Brief >> In full and without alteration, repeat the material.

——————

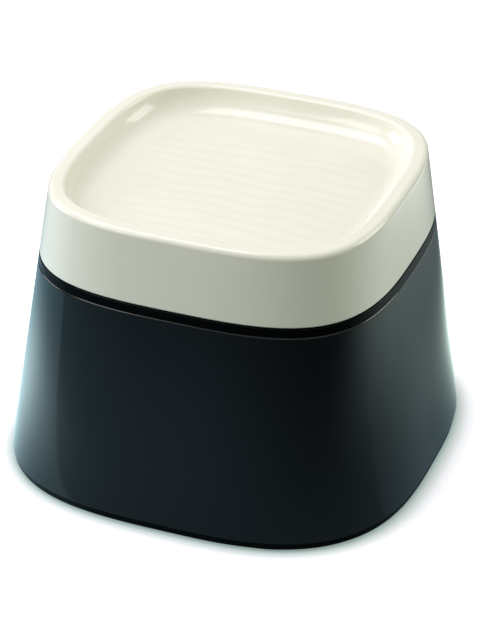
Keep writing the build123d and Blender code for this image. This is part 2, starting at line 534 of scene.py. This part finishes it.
def ripple_tree() -> ShapeTree:
    """Nodes that press wandering ripples into a level floor.

    Returns:
        A tree that works on a lofted shape.
    """
    inputs = {
        "Floor Level": "NodeSocketFloat",
        "Pitch": "NodeSocketFloat",
        "Depth": "NodeSocketFloat",
        "Bend Radius": "NodeSocketFloat",
        "Wander": "NodeSocketFloat",
        "Wander Size": "NodeSocketFloat",
        "Fade": "NodeSocketFloat",
        "Seed": "NodeSocketFloat",
    }
    made = ShapeTree("wandering_ripples", inputs)
    graph = made.graph
    place = graph.node("GeometryNodeInputPosition").outputs[0]
    x, y, z = graph.split(place)
    bend = made.number("Bend Radius")
    distance = (x**2 + (y + bend) ** 2) ** 0.5 - bend
    noise = graph.noise(place, made.number("Wander Size"), detail=1.0, seed=made.number("Seed"))
    wandered = distance + (noise - 0.5) * 2 * made.number("Wander")
    wave = (wandered / made.number("Pitch") * (2 * pi)).maths("SINE")
    reach = graph.value(
        "GeometryNodeInputNamedAttribute", {"data_type": "FLOAT"}, {"Name": REACH}, output="Attribute"
    )
    inwards = ((1 - reach) / made.number("Fade")).smooth(0, 1)
    on_floor = z.maths("COMPARE", made.number("Floor Level"), LEVEL_TOLERANCE)
    lift = wave * made.number("Depth") / 2 * inwards * on_floor
    rippled = graph.shape(
        "GeometryNodeSetPosition",
        {"Geometry": made.given["Shape"], "Offset": graph.joined(0.0, 0.0, lift)},
    )
    made.close(rippled)
    return made


def corner_tree() -> ShapeTree:
    """Nodes that set a shape out at the four corners of a square.

    Returns:
        A tree that works on the shape at the middle.
    """
    made = ShapeTree("four_corners", {"Spacing": "NodeSocketFloat"})
    graph = made.graph
    spacing = made.number("Spacing")
    corners = graph.shape(
        "GeometryNodeMeshGrid", {"Size X": spacing, "Size Y": spacing, "Vertices X": 2, "Vertices Y": 2}
    )
    set_out = graph.shape(
        "GeometryNodeInstanceOnPoints", {"Points": corners, "Instance": made.given["Shape"]}
    )
    made.close(set_out)
    return made


def loft_inputs(
    half_width: float,
    steps_around: int,
    material: bpy.types.Material,
    corner_power: float = CIRCLE_POWER,
) -> dict[str, object]:
    """Gathers what the loft's nodes are given.

    Args:
        half_width: How far the widest outline reaches.
        steps_around: How many steps the outline has.
        material: The finish.
        corner_power: How square the outline is. It is a circle unless this is given.

    Returns:
        The nodes' inputs, by name.
    """
    return {
        "Half Width": half_width,
        "Corner Power": corner_power,
        "Steps Around": steps_around,
        "Material": material,
    }


def made_real(target: bpy.types.Object) -> bpy.types.Object:
    """Turns what an object's modifiers make into its plain mesh, with its faces outwards.

    Args:
        target: The object, which keeps its name.

    Returns:
        The same object.
    """
    bpy.context.view_layer.update()
    evaluated = target.evaluated_get(bpy.context.evaluated_depsgraph_get())
    target.data = bpy.data.meshes.new_from_object(evaluated)
    target.modifiers.clear()
    solid = bmesh.new()
    solid.from_mesh(target.data)
    if solid.calc_volume(signed=True) < 0:
        bmesh.ops.reverse_faces(solid, faces=solid.faces)
    solid.to_mesh(target.data)
    solid.free()
    target.data.set_sharp_from_angle(angle=SHARP_FROM)
    return target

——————

The output >>
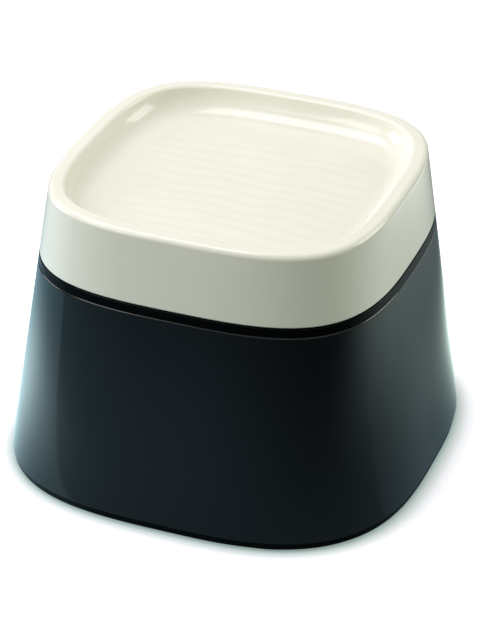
Keep writing the build123d and Blender code for this image. This is part 2, starting at line 534 of scene.py. This part finishes it.
def ripple_tree() -> ShapeTree:
    """Nodes that press wandering ripples into a level floor.

    Returns:
        A tree that works on a lofted shape.
    """
    inputs = {
        "Floor Level": "NodeSocketFloat",
        "Pitch": "NodeSocketFloat",
        "Depth": "NodeSocketFloat",
        "Bend Radius": "NodeSocketFloat",
        "Wander": "NodeSocketFloat",
        "Wander Size": "NodeSocketFloat",
        "Fade": "NodeSocketFloat",
        "Seed": "NodeSocketFloat",
    }
    made = ShapeTree("wandering_ripples", inputs)
    graph = made.graph
    place = graph.node("GeometryNodeInputPosition").outputs[0]
    x, y, z = graph.split(place)
    bend = made.number("Bend Radius")
    distance = (x**2 + (y + bend) ** 2) ** 0.5 - bend
    noise = graph.noise(place, made.number("Wander Size"), detail=1.0, seed=made.number("Seed"))
    wandered = distance + (noise - 0.5) * 2 * made.number("Wander")
    wave = (wandered / made.number("Pitch") * (2 * pi)).maths("SINE")
    reach = graph.value(
        "GeometryNodeInputNamedAttribute", {"data_type": "FLOAT"}, {"Name": REACH}, output="Attribute"
    )
    inwards = ((1 - reach) / made.number("Fade")).smooth(0, 1)
    on_floor = z.maths("COMPARE", made.number("Floor Level"), LEVEL_TOLERANCE)
    lift = wave * made.number("Depth") / 2 * inwards * on_floor
    rippled = graph.shape(
        "GeometryNodeSetPosition",
        {"Geometry": made.given["Shape"], "Offset": graph.joined(0.0, 0.0, lift)},
    )
    made.close(rippled)
    return made


def corner_tree() -> ShapeTree:
    """Nodes that set a shape out at the four corners of a square.

    Returns:
        A tree that works on the shape at the middle.
    """
    made = ShapeTree("four_corners", {"Spacing": "NodeSocketFloat"})
    graph = made.graph
    spacing = made.number("Spacing")
    corners = graph.shape(
        "GeometryNodeMeshGrid", {"Size X": spacing, "Size Y": spacing, "Vertices X": 2, "Vertices Y": 2}
    )
    set_out = graph.shape(
        "GeometryNodeInstanceOnPoints", {"Points": corners, "Instance": made.given["Shape"]}
    )
    made.close(set_out)
    return made


def loft_inputs(
    half_width: float,
    steps_around: int,
    material: bpy.types.Material,
    corner_power: float = CIRCLE_POWER,
) -> dict[str, object]:
    """Gathers what the loft's nodes are given.

    Args:
        half_width: How far the widest outline reaches.
        steps_around: How many steps the outline has.
        material: The finish.
        corner_power: How square the outline is. It is a circle unless this is given.

    Returns:
        The nodes' inputs, by name.
    """
    return {
        "Half Width": half_width,
        "Corner Power": corner_power,
        "Steps Around": steps_around,
        "Material": material,
    }


def made_real(target: bpy.types.Object) -> bpy.types.Object:
    """Turns what an object's modifiers make into its plain mesh, with its faces outwards.

    Args:
        target: The object, which keeps its name.

    Returns:
        The same object.
    """
    bpy.context.view_layer.update()
    evaluated = target.evaluated_get(bpy.context.evaluated_depsgraph_get())
    target.data = bpy.data.meshes.new_from_object(evaluated)
    target.modifiers.clear()
    solid = bmesh.new()
    solid.from_mesh(target.data)
    if solid.calc_volume(signed=True) < 0:
        bmesh.ops.reverse_faces(solid, faces=solid.faces)
    solid.to_mesh(target.data)
    solid.free()
    target.data.set_sharp_from_angle(angle=SHARP_FROM)
    return target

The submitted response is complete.